Populocracy: accomplices in democratic backsliding

     

Why do ordinary people vote to return to office undemocratic incumbents? New survey experiments in several countries suggest that many voters are willing to put their partisan interests above democratic principles—a finding that may be key to understanding democratic backsliding, notes analyst Milan W. Svolik. Aspiring autocrats succeed in subverting democracy only when given the opportunity by a factious public, he writes in Polarization versus Democracy, an article for the Journal of Democracy:

As Chávez, Putin, and Erdoğan have eroded democracy in their countries, they have done so with the tacit and sometimes explicit consent of significant portions—sometimes majorities—of their electorates. To be clear, this is not to exculpate autocrats.
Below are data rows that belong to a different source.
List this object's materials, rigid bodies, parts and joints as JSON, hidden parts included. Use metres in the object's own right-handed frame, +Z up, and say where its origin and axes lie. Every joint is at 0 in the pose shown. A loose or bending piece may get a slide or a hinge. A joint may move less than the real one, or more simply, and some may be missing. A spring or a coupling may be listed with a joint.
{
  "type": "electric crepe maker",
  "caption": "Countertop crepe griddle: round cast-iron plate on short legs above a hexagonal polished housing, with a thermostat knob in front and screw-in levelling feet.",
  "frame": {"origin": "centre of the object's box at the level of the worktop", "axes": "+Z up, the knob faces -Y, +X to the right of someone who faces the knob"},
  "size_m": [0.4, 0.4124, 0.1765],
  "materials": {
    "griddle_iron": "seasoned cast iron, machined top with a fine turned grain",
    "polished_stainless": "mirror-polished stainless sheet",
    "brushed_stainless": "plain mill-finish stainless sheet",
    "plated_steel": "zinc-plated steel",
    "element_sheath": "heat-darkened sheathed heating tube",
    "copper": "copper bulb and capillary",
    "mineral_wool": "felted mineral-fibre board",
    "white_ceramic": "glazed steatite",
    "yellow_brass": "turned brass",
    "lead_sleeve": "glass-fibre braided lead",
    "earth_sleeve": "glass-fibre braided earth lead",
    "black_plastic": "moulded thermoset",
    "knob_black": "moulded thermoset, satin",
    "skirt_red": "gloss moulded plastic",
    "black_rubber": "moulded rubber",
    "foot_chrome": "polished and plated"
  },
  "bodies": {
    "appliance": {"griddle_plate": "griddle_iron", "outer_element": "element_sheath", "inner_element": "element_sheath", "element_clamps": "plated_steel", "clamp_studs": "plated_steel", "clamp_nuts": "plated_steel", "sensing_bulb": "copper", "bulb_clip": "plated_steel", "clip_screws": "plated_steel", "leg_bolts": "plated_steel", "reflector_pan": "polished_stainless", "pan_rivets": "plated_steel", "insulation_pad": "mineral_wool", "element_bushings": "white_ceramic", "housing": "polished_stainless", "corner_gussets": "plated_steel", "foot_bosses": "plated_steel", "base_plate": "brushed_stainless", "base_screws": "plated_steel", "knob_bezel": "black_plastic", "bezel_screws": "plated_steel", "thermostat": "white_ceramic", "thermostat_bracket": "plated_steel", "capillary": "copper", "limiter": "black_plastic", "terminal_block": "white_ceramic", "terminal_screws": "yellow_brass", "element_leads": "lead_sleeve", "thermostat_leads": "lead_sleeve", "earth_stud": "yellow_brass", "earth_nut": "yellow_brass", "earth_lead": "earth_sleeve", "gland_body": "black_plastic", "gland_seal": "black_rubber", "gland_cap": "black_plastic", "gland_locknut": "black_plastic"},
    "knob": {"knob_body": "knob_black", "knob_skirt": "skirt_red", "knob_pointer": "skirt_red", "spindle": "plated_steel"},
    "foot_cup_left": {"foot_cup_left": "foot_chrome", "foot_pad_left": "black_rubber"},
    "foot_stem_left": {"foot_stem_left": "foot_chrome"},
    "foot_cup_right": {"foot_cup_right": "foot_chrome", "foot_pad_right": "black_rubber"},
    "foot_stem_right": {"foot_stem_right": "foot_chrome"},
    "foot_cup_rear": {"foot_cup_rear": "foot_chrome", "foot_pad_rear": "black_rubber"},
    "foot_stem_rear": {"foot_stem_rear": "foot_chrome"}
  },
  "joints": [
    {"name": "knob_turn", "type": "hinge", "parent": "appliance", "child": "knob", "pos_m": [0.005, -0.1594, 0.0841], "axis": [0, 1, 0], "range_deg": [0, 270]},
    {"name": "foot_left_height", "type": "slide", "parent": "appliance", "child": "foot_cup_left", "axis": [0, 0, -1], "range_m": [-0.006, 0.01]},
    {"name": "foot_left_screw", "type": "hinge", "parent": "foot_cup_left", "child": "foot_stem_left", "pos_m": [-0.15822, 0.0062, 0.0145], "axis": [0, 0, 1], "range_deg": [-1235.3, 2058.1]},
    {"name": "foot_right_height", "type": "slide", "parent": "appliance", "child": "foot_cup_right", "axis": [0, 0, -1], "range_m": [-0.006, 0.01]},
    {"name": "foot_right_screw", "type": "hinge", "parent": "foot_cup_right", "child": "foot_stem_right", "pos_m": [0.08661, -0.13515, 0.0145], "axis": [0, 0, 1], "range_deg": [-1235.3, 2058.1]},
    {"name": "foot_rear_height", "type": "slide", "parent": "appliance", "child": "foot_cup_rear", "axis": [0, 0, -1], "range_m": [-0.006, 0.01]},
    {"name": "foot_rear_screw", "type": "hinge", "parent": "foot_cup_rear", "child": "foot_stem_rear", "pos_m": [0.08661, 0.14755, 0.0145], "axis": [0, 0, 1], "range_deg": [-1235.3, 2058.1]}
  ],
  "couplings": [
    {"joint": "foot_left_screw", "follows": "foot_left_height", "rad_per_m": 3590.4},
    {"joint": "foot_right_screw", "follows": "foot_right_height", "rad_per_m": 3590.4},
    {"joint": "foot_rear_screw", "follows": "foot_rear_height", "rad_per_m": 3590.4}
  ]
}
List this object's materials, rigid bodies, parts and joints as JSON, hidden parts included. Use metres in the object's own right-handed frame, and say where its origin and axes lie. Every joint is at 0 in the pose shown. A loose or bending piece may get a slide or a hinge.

Only in rare instances have ordinary people actually demanded dictatorship, and even in those cases, these were small fractions of the public, as Nancy Bermeo has documented.18 But because democratic backsliding is a process that starts from a democratic status quo, ordinary people play a central role in it. They are indispensable, even if reluctant, accomplices. RTWT

Jiu-jitsu politics

But why are today’s voters so susceptible to populist charms? Catherine Fieschi asks in Populocracy: The Tyranny of Authenticity and the Rise of PopulismHer thesis is that digital technology has made us receptive to populism by exalting immediacy, simplicity and transparency. Without complexity, delay and frustration we do not pause for reflection, The FT’s Ben Hall writes. 

Populism is effective because it has emerged from within the democratic tradition and is able to turn some of democracy’s strengths against it in what she calls Jiu-jitsu politics. Populism is not simply a response to globalization by the “disillusioned” or “left behind”, but a consequence of the digital revolution’s impact on political expectations.